**SHORT TASK:** Collect all lines below with the string "from".

┌─ RECORDED INFORMATION

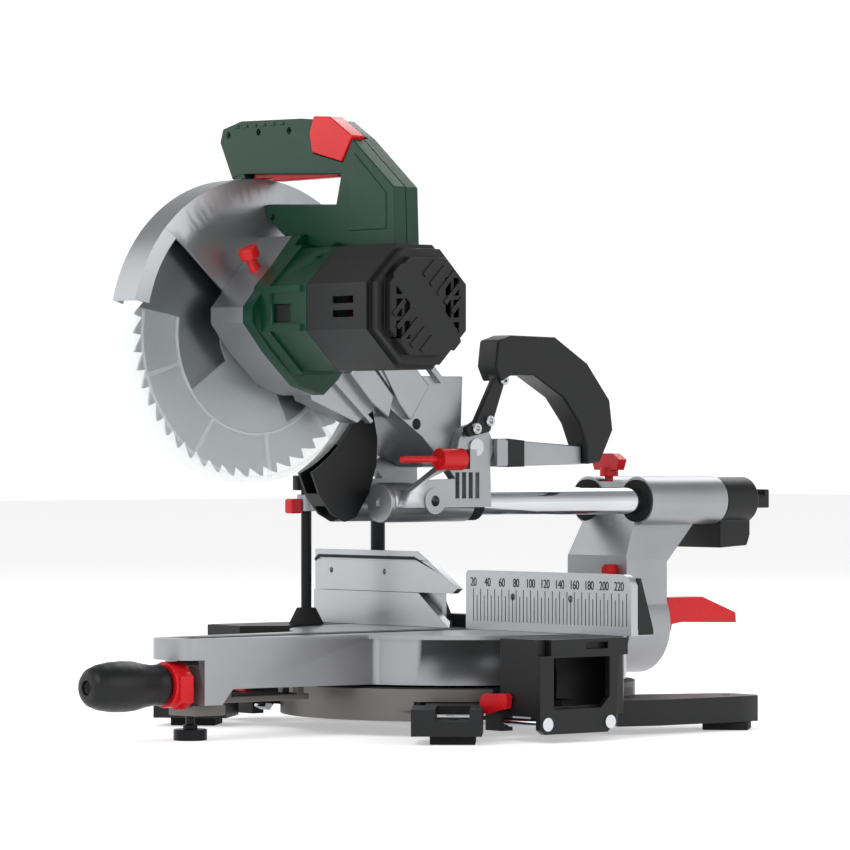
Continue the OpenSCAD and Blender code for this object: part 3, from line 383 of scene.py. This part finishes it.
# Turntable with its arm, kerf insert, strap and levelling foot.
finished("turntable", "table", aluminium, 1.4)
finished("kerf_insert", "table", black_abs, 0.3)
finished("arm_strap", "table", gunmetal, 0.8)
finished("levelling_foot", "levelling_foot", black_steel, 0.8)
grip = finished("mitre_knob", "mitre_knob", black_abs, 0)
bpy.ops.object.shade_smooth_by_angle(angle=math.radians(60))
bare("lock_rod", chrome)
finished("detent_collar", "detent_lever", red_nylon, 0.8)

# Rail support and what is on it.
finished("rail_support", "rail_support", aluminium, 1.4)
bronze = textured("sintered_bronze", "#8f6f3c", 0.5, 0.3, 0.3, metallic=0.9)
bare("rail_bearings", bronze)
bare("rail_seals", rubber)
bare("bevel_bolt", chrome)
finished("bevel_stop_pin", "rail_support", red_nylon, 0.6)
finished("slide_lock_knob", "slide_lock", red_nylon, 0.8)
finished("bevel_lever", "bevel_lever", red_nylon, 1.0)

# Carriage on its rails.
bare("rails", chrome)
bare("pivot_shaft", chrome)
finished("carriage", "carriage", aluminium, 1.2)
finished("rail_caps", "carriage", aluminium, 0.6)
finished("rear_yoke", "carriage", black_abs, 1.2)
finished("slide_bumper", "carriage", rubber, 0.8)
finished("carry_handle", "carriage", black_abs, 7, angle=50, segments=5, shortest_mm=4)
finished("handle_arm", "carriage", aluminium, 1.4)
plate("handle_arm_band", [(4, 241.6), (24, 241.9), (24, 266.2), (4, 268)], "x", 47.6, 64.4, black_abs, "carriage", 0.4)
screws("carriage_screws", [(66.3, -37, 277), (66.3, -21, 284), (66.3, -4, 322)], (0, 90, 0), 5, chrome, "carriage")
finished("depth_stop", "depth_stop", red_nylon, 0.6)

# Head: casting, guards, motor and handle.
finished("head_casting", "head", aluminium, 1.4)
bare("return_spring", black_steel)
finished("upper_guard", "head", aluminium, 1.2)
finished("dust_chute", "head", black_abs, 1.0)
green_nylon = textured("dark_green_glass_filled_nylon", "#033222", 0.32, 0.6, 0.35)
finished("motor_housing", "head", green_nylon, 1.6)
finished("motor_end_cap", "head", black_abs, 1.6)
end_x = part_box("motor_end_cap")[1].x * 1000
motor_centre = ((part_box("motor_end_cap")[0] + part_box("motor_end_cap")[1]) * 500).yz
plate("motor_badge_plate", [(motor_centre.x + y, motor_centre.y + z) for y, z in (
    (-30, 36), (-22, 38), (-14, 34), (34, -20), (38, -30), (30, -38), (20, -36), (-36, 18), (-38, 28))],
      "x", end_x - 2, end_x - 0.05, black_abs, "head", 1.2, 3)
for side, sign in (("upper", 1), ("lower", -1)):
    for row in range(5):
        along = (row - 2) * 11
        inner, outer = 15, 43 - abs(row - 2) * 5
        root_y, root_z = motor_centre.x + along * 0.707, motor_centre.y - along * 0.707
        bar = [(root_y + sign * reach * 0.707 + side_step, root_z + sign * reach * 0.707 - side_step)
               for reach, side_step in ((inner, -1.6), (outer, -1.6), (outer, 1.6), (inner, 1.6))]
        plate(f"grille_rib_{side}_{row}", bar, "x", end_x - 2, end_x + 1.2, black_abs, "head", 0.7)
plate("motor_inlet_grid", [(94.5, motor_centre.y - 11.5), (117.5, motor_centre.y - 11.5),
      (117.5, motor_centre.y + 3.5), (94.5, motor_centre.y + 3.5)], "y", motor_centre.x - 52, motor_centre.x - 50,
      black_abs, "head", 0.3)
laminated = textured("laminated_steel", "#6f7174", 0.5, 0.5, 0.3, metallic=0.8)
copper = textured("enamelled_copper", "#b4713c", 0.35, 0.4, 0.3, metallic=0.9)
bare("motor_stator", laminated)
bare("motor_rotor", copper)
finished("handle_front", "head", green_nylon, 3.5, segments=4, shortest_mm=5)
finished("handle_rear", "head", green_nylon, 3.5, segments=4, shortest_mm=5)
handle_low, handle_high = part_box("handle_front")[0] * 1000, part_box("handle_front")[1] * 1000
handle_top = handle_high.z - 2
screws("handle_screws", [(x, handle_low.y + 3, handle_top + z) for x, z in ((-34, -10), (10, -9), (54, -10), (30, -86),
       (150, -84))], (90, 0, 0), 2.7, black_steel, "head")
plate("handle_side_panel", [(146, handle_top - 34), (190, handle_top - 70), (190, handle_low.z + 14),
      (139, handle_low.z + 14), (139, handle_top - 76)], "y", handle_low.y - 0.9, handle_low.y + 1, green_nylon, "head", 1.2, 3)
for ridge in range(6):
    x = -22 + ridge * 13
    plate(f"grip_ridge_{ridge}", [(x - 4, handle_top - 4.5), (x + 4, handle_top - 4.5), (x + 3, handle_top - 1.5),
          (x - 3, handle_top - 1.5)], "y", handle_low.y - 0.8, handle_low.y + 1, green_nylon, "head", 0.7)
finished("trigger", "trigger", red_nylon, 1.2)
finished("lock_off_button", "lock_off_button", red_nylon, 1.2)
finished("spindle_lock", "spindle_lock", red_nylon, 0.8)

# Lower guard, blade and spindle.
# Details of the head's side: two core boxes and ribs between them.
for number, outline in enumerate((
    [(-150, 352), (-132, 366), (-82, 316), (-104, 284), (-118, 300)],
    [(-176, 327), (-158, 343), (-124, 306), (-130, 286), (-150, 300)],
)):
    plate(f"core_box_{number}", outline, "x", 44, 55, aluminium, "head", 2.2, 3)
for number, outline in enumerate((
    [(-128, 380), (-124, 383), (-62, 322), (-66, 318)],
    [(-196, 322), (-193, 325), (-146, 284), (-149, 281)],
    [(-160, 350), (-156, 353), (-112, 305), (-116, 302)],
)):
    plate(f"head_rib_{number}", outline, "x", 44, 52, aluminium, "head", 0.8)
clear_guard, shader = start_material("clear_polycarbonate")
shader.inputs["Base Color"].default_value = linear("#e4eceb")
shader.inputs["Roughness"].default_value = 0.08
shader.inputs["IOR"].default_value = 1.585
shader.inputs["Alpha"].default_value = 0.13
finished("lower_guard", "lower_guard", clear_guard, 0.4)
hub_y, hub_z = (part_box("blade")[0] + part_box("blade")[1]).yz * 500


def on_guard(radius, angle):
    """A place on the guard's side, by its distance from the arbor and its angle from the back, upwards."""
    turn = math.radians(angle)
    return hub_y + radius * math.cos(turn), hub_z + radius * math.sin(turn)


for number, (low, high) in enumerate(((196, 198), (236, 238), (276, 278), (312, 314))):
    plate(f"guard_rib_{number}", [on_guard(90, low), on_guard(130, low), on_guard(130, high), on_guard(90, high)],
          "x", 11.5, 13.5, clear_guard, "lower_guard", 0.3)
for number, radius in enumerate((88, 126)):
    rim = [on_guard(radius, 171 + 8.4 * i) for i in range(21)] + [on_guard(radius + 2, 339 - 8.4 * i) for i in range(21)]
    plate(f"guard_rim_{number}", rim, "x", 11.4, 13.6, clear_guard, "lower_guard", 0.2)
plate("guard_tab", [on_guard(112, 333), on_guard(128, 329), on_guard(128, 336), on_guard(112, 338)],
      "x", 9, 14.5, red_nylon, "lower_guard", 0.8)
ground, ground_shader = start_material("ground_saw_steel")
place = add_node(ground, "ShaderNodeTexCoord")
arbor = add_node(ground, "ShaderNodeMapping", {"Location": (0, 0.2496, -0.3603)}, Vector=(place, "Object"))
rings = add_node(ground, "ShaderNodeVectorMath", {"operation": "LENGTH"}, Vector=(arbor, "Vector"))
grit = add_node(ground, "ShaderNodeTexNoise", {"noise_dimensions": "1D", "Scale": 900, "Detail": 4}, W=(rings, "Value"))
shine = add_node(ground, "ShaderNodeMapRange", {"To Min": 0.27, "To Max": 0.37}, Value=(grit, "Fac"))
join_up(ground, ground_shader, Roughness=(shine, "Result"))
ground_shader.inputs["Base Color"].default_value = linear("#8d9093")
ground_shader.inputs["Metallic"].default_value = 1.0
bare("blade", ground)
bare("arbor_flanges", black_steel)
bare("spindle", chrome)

└─

**SOLUTION FOR THIS PROBLEM:**
Continue the OpenSCAD and Blender code for this object: part 3, from line 383 of scene.py. This part finishes it.
    """A place on the guard's side, by its distance from the arbor and its angle from the back, upwards."""